Former Austrian Ambassador Visits Norwich Campus

By Katie Sanders’13

 

Former Austrian Ambassador Wendelin Ettmayer

Norwich University’s  Peace and War Center was honored to host former Austrian Ambassador Wendelin Ettmayer on Wednesday, Oct. 5, 2016, for a special presentation about the development of warfare.

 

Ettmayer is the former Austrian Ambassador to Finland (1994-2000), Canada (2000-2003), and the Council of Europe (2005-2008). He was a member of the Austrian National Parliament for 16 years and the former head of the Department for Bilateral and Multilateral Economic Relations in the Austrian Foreign Ministry. He has a doctorate in law from the University of Vienna and is the author of several books

During Ettmayer’s stay, he gave the lecture,“Is it Still Possible to Win Wars? The Revolution in Non-Military Affairs” to the Norwich community in the Kreitzberg Library Multipurpose Room. Attendees were treated to his unique insight into this critical aspect of international relations.

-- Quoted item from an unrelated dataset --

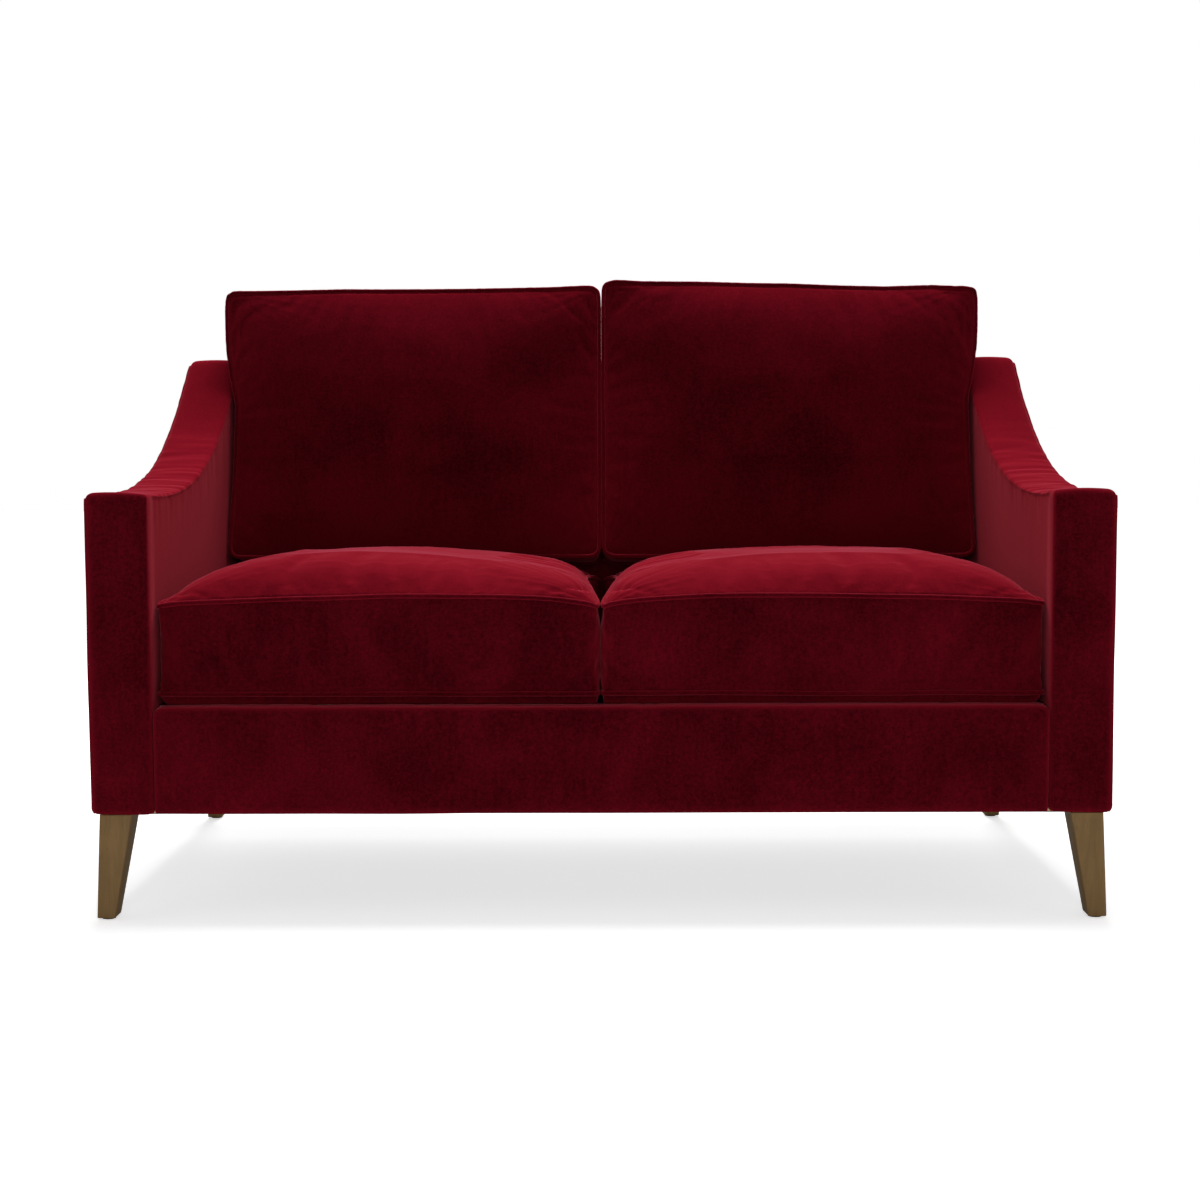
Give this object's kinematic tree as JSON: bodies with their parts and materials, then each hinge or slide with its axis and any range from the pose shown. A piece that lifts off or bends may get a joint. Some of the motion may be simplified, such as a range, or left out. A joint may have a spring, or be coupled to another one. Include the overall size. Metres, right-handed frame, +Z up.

The evolution of war has been multi-faceted and vast, from the means by which a war is fought to the motivation of the fighting and the eventual winning. Advancements in communication and technology have played a major role in this evolution and have changed the nature of warfare.

Ettmayer shared the journey of evolution, from the first wars, which were fought by small tribes with fists and spears, to the current, modern, multi-state and non-state wars with assault rifles, bombs, and body armor. Part of that evolution is the role of modern technology in communications, which means that wars are playing out via the media.

Similarly, the motivation underlying war has changed. Nations used to wage war over power, land, to combat ideas, and revolution, and seldom had much impact on the general population; however, with the evolutions in technology and communications, a new version of war is being fought. More individuals are hearing about conflicts and formulating opinions. Ettmayer shared that: “It has become more necessary than before to win the ‘hearts and minds’ of the most educated people on which the country waging war wants to impose its will.”

Ultimately, Ettmayer concluded that, yes, it is still possible to win wars, but wars are not won on the battlefield any longer.